■ **Problem to work on**
From the listing below, extract each line containing the string "return".

++++++++++++++++++++

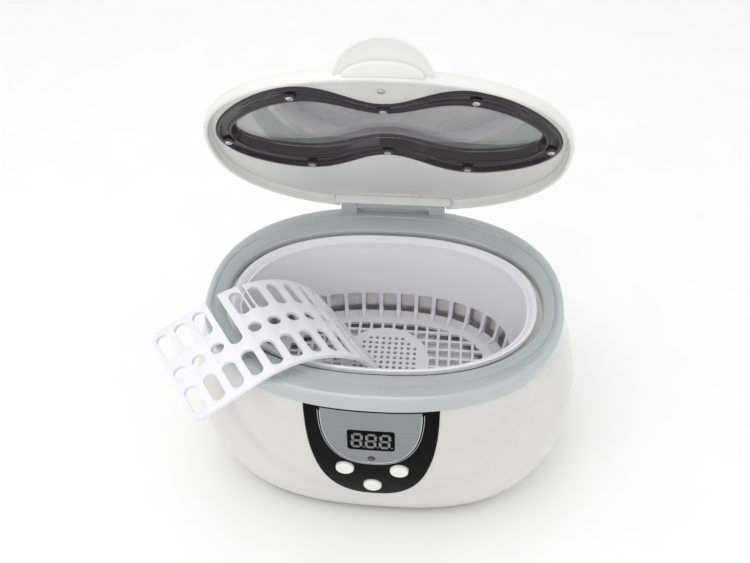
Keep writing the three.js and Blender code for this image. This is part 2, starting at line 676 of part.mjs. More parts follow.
const linerZ = LID_SEAT + LINER_UP;
const flangeTop = linerZ + FLANGE_T;
const domeOuter = domeSolid(0, LID_SEAT);
const domeInner = domeSolid(LID_WALL, LID_SEAT - 2);
const paneHole = eyeglass(PANE_A + FIT, PANE_B + FIT, PANE_WAIST);
const wellWall = cut(
  slab(eyeglass(PANE_A + 2.4, PANE_B + 2.4, PANE_WAIST), flangeTop + FIT, LID_SEAT + LID_RISE),
  slab(paneHole, flangeTop, LID_SEAT + LID_RISE + 1),
);
let shell = fuse(cut(domeOuter, domeInner), wellWall.intersect(domeOuter));
shell = cut(shell, slab(paneHole, LID_SEAT + LID_SKIRT, LID_SEAT + LID_RISE + 2));

// the places of the eight window screws, counted from the right end, front first
const windowScrews = [8, -59, -90, -121, 172, 120, 90, 60].map((degrees) => {
  const t = THREE.MathUtils.degToRad(degrees);
  const x = (WINDOW_A - 3.8) * Math.cos(t);
  const b = degrees > 0 ? WINDOW_B - 5 : (WINDOW_B + PANE_B) / 2;
  const pinch = 1 - ((WINDOW_WAIST + PANE_WAIST) / 2) * Math.exp(-((x / WAIST_SPREAD) ** 2));
  return [x, windowMiddle(x) + b * Math.sin(t) * pinch];
});
const lidBoss = (x, y, z) => post(3, 30, x, y, z, 10).intersect(domeOuter);
for (const [x, y] of windowScrews) shell = fuse(shell, lidBoss(x, y, flangeTop + FIT));
const FRONT_SCREW_Y = -54.5;
shell = fuse(shell, lidBoss(0, FRONT_SCREW_Y, linerZ + LINER_T + FIT));

const tabDisc = post(TAB_R, TAB_T, 0, 0, -TAB_T / 2, 32);
const tab = tabDisc.rotate([-TAB_TILT, 0, 0]).translate([0, -LID_B + 4.5, LID_SEAT + TAB_UP]);
const tabRoom = slab(oval(LID_A - LID_WALL, LID_B - LID_WALL, TOP_N), LID_SEAT - 20, LID_SEAT + 1);
shell = fuse(shell, cut(tab, domeInner, tabRoom));
const lipH = LINER_UP + LINER_T;
const lipZ = LID_SEAT + lipH / 2;
const rearLip = cut(
  box(HINGE_W + 4, 9, lipH, 0, REAR_LIP_Y + 4.5, lipZ),
  box(HINGE_W + 1, 9, lipH + 2, 0, REAR_LIP_Y + 1.6 + 4.5, lipZ),
);
shell = fuse(shell, rearLip.intersect(domeOuter));
shell = fuse(shell, rodX(KNUCKLE_R, knuckleL, 0, HINGE_Y, HINGE_Z));
const cheekNotch = (sx) =>
  box(CHEEK_W + 4 * FIT, 30, 60, sx * cheekX, HINGE_Y - CHEEK_R - 2 * FIT + 15, LID_SEAT + 10);
const pinHole = rodX(PIN_R + FIT, HINGE_W + 2, 0, HINGE_Y, HINGE_Z);
shell = cut(shell, cheekNotch(-1), cheekNotch(1), pinHole);
const screwDepth = LID_SCREW_L + FIT;
for (const [x, y] of windowScrews) {
  shell = cut(shell, post(LID_SCREW_R + FIT, screwDepth, x, y, linerZ, 8));
}
shell = cut(shell, post(LID_SCREW_R + FIT, screwDepth, 0, FRONT_SCREW_Y, linerZ, 12));
lidPiece('lid_shell', shell, WHITE);

let liner = slab(oval(LID_A, LID_B, TOP_N), linerZ, linerZ + LINER_T);
liner = liner.intersect(domeSolid(LID_WALL + FIT, LID_SEAT));
liner = cut(
  liner,
  slab(eyeglass(WINDOW_A + FIT, WINDOW_B + FIT, WINDOW_WAIST), linerZ - 1, linerZ + LINER_T + 1),
  box(HINGE_W + 4 + 2 * FIT, 30, 20, 0, REAR_LIP_Y - FIT + 15, linerZ),
  post(LID_SCREW_R + FIT, 8, 0, FRONT_SCREW_Y, linerZ - 2, 12),
);
lidPiece('lid_liner', liner, [0xd9dbdb, 0.4, 0]);

const pane = eyeglass(PANE_A, PANE_B, PANE_WAIST);
const paneInside = eyeglass(PANE_A - PANE_T, PANE_B - PANE_T, PANE_WAIST);
let lidWindow = fuse(
  slab(eyeglass(WINDOW_A, WINDOW_B, WINDOW_WAIST), linerZ, flangeTop),
  slab(pane, linerZ, flangeTop + PANE_UP),
);
lidWindow = cut(lidWindow, slab(paneInside, linerZ - 1, flangeTop + PANE_UP - PANE_T));
for (const [x, y] of windowScrews) {
  lidWindow = cut(lidWindow, post(LID_SCREW_R + FIT, 10, x, y, linerZ - 2, 8));
}
lidPiece('lid_window', lidWindow, SMOKE);

/** A lid screw with its head under height z. */
function lidScrew(x, y, z) {
  const head = post(LID_SCREW_HEAD_R, LID_SCREW_HEAD_H, x, y, z - FIT - LID_SCREW_HEAD_H, 10);
  return fuse(head, post(LID_SCREW_R, LID_SCREW_L + FIT, x, y, z - 2 * FIT, 8));
}
windowScrews.forEach(([x, y], i) => lidPiece(`window_screw_${i + 1}`, lidScrew(x, y, linerZ), STEEL));
lidPiece('liner_screw', lidScrew(0, FRONT_SCREW_Y, linerZ), STEEL);

lid.position.set(0, HINGE_Y, HINGE_Z);
lid.rotation.x = -THREE.MathUtils.degToRad(LID_OPEN);
parts.add(lid);

// ---------------------------------------------------------------- sieve insert

const COLUMNS = 13; // columns of holes across the insert
const NOTCH_COLUMN = 3; // the notch from the rear edge takes this column's middle and rear holes
const SLIT_AFTER = 5; // the narrow slit runs in after this many columns
const INSERT_L = INSERT_LEFT + INSERT_RIGHT;

/** A point of the insert's side line, at length s from its middle and height h over it. */
function bent(s, h) {
  const half = THREE.MathUtils.degToRad(INSERT_BEND / 2);
  const arc = INSERT_R * half;
  const turn = THREE.MathUtils.clamp(s / INSERT_R, -half, half);
  const past = Math.sign(s) * Math.max(Math.abs(s) - arc, 0);
  const r = INSERT_R + h;
  const x = r * Math.sin(turn) + past * Math.cos(turn);
  const z = r * Math.cos(turn) - INSERT_R - Math.abs(past) * Math.sin(Math.abs(turn));
  return [x, z, turn];
}

const side = [];
for (let i = 0; i <= 12; i++) side.push([(i / 12) * INSERT_L - INSERT_LEFT, 0]);
for (let i = 12; i >= 0; i--) side.push([(i / 12) * INSERT_L - INSERT_LEFT, -INSERT_T]);
const sideShape = new THREE.Shape(side.map(([s, h]) => new THREE.Vector2(...bent(s, h).slice(0, 2))));
const strip = new THREE.ExtrudeGeometry(sideShape, { depth: INSERT_W, bevelEnabled: false, steps: 1 });
let insert = solid(strip.rotateX(Math.PI / 2).translate(0, INSERT_W / 2, 0));

/** A cutter through the insert, at length s and width y, as long as w and l. */
function insertHole(s, y, l, w, round) {
  const [x, z, turn] = bent(s, 0);
  const g = round ? new THREE.CylinderGeometry(w / 2, w / 2, 10, 12).rotateX(Math.PI / 2) : new THREE.BoxGeometry(l, w, 10);
  return solid(g.rotateY(turn).translate(x, y, z));
}
const pitch = INSERT_L / COLUMNS;
const slotWide = 6.8;
const slotLong = INSERT_W * 0.28;
const rowY = INSERT_W * 0.31;
for (let i = 0; i < COLUMNS; i++) {
  const s = (i + 0.5) * pitch - INSERT_LEFT;
  insert = cut(insert, insertHole(s, -rowY, slotWide, slotLong));
  if (i === NOTCH_COLUMN) insert = cut(insert, insertHole(s, rowY, slotWide, INSERT_W * 0.75));
  else insert = cut(insert, insertHole(s, 0, 0, slotWide, true), insertHole(s, rowY, slotWide, slotLong));
}
insert = cut(insert, insertHole(SLIT_AFTER * pitch - INSERT_LEFT, INSERT_W * 0.46, 2.6, INSERT_W * 0.54));
const loose = new THREE.Group();
piece('sieve_insert', insert, WHITE, loose);
loose.position.set(-41.3, -23.3, 109.3);
loose.rotation.set(0, THREE.MathUtils.degToRad(24.1), THREE.MathUtils.degToRad(35.5), 'ZYX');
parts.add(loose);

export default parts;
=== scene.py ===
# %% [markdown]
# # A benchtop ultrasonic cleaner
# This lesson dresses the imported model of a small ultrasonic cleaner: a glossy white bowl with a
# sage rim ring, a steel tank with a white lift-out basket, an open lid with a smoked window, and
# a loose white sieve plate that leans over the rim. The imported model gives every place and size,
# so each new piece is built where its plain stand-in already is.

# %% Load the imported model
import math

import bmesh
import bpy
from mathutils import Matrix, Vector


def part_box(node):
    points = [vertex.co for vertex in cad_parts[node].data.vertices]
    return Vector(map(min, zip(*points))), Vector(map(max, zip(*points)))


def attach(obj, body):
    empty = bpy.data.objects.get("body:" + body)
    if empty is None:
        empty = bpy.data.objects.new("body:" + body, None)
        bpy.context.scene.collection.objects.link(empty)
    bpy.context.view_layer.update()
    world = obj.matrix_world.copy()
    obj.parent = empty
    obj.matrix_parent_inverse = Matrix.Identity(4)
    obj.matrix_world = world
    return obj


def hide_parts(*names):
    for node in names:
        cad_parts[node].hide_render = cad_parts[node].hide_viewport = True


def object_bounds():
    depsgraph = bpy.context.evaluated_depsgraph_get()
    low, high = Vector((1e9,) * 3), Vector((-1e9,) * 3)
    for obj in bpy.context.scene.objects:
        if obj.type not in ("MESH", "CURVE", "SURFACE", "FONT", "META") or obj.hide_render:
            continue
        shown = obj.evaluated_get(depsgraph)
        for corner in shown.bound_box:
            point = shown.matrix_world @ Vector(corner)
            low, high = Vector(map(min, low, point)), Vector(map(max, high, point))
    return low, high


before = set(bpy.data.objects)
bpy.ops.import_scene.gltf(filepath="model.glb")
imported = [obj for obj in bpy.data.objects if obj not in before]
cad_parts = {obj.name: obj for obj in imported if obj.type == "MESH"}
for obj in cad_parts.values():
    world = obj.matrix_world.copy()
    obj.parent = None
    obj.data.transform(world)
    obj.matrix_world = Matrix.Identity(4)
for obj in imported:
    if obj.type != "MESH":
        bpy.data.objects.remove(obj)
cad_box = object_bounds()
scene = bpy.context.scene
MM = 0.001
print("nodes", len(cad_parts), "size", [round(x / MM, 1) for x in cad_box[1] - cad_box[0]])

# %% [markdown]
# ## The camera first
# A small product is seen from a little more than half a metre away, slightly from its right and
# from about forty degrees up. It is tipped by two degrees, as when it is held by hand.

# %% Camera
azimuth, elevation, tip = math.radians(7.48), math.radians(42.98), math.radians(-2.41)
aim = Vector((-9.4, 0, 115.6)) * MM
back = Vector((
    math.sin(azimuth) * math.cos(elevation),
    -math.cos(azimuth) * math.cos(elevation),
    math.sin(elevation),
))
level_right = Vector((math.cos(azimuth), math.sin(azimuth), 0))
level_up = back.cross(level_right)
right = level_right * math.cos(tip) + level_up * math.sin(tip)
up = level_up * math.cos(tip) - level_right * math.sin(tip)

lens_data = bpy.data.cameras.new("camera")
lens_data.sensor_width = 36
lens_data.lens = 40.8
lens_data.shift_x = 0.0137
lens_data.shift_y = -0.0045
lens_data.clip_start = 0.01
lens_data.clip_end = 20
camera = bpy.data.objects.new("camera", lens_data)
scene.collection.objects.link(camera)
turned = Matrix((right, up, back)).transposed()
camera.matrix_world = Matrix.Translation(aim + back * 441.34 * MM) @ turned.to_4x4()
scene.camera = camera
print("camera at", [round(x, 3) for x in camera.location])

# %% [markdown]
# ## Working by hand, in code
# An operator acts on whatever is selected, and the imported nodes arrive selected. So every piece
# starts by letting go of everything. These few helpers open a piece for editing, pick faces by
# a rule, apply a modifier, cut one piece with another, and hand the piece to its body.


# %% Hands
def let_go():
    """Leaves edit mode and selects nothing."""
    if bpy.context.object and bpy.context.object.mode != "OBJECT":
        bpy.ops.object.mode_set(mode="OBJECT")
    bpy.ops.object.select_all(action="DESELECT")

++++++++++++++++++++

■ **Response to the task**
  return [x, windowMiddle(x) + b * Math.sin(t) * pinch];
  return fuse(head, post(LID_SCREW_R, LID_SCREW_L + FIT, x, y, z - 2 * FIT, 8));
  return [x, z, turn];
  return solid(g.rotateY(turn).translate(x, y, z));
    return Vector(map(min, zip(*points))), Vector(map(max, zip(*points)))
    return obj
    return low, high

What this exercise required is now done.